[START OF SOURCE EXCERPT]

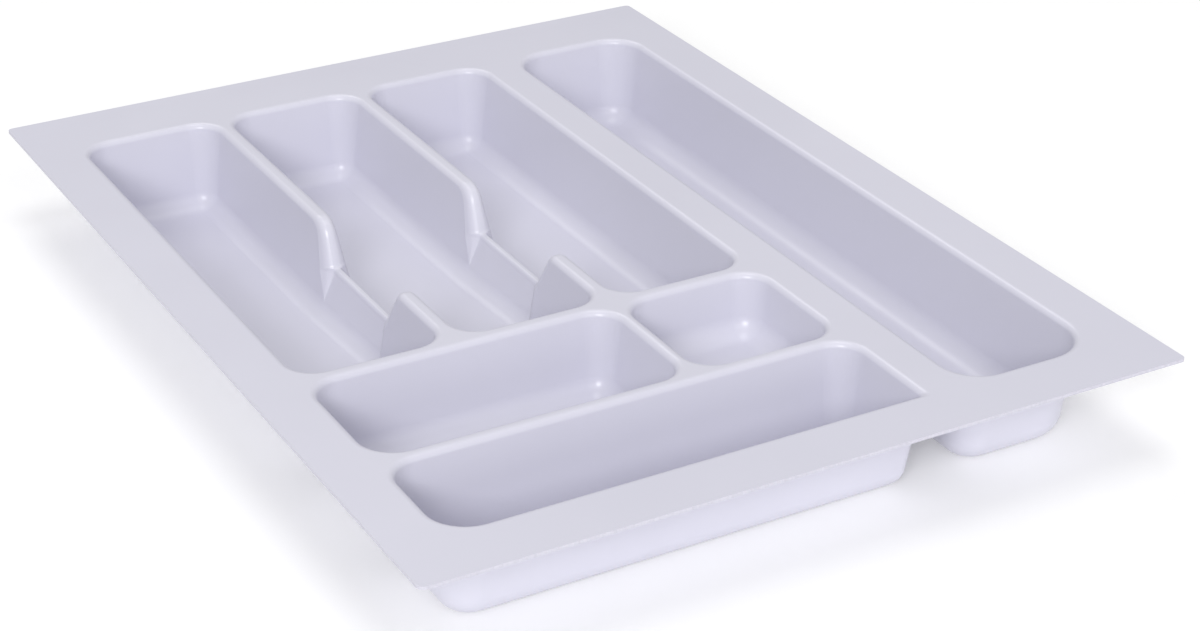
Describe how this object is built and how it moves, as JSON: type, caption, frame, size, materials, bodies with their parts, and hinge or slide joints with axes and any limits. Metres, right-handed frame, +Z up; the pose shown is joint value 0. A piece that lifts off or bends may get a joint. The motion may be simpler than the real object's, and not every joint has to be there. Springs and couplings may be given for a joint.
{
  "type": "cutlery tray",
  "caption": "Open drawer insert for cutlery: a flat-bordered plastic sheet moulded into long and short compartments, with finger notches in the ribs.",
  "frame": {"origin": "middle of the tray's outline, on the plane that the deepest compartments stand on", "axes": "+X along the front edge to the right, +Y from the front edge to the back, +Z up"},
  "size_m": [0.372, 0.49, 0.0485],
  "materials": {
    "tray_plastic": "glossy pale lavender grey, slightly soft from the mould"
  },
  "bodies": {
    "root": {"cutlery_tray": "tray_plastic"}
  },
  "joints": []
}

[END OF SOURCE EXCERPT]

■ EXERCISE GOAL ■
Write the entire listing out again, word for word.

■ ANSWER IN FULL ■
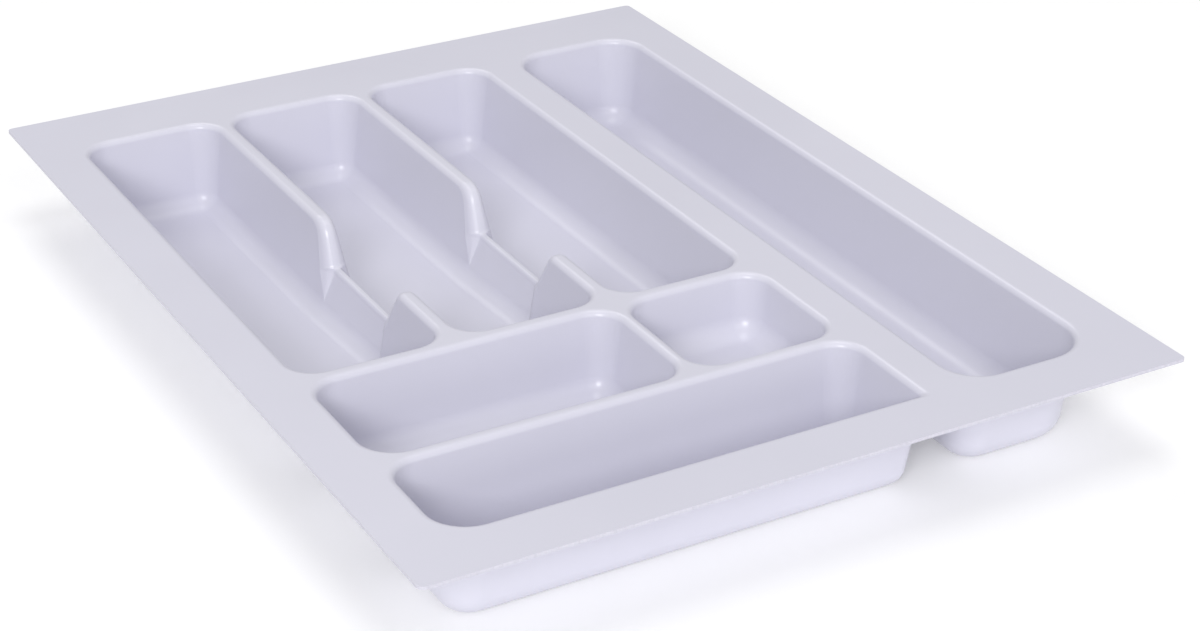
Describe how this object is built and how it moves, as JSON: type, caption, frame, size, materials, bodies with their parts, and hinge or slide joints with axes and any limits. Metres, right-handed frame, +Z up; the pose shown is joint value 0. A piece that lifts off or bends may get a joint. The motion may be simpler than the real object's, and not every joint has to be there. Springs and couplings may be given for a joint.
{
  "type": "cutlery tray",
  "caption": "Open drawer insert for cutlery: a flat-bordered plastic sheet moulded into long and short compartments, with finger notches in the ribs.",
  "frame": {"origin": "middle of the tray's outline, on the plane that the deepest compartments stand on", "axes": "+X along the front edge to the right, +Y from the front edge to the back, +Z up"},
  "size_m": [0.372, 0.49, 0.0485],
  "materials": {
    "tray_plastic": "glossy pale lavender grey, slightly soft from the mould"
  },
  "bodies": {
    "root": {"cutlery_tray": "tray_plastic"}
  },
  "joints": []
}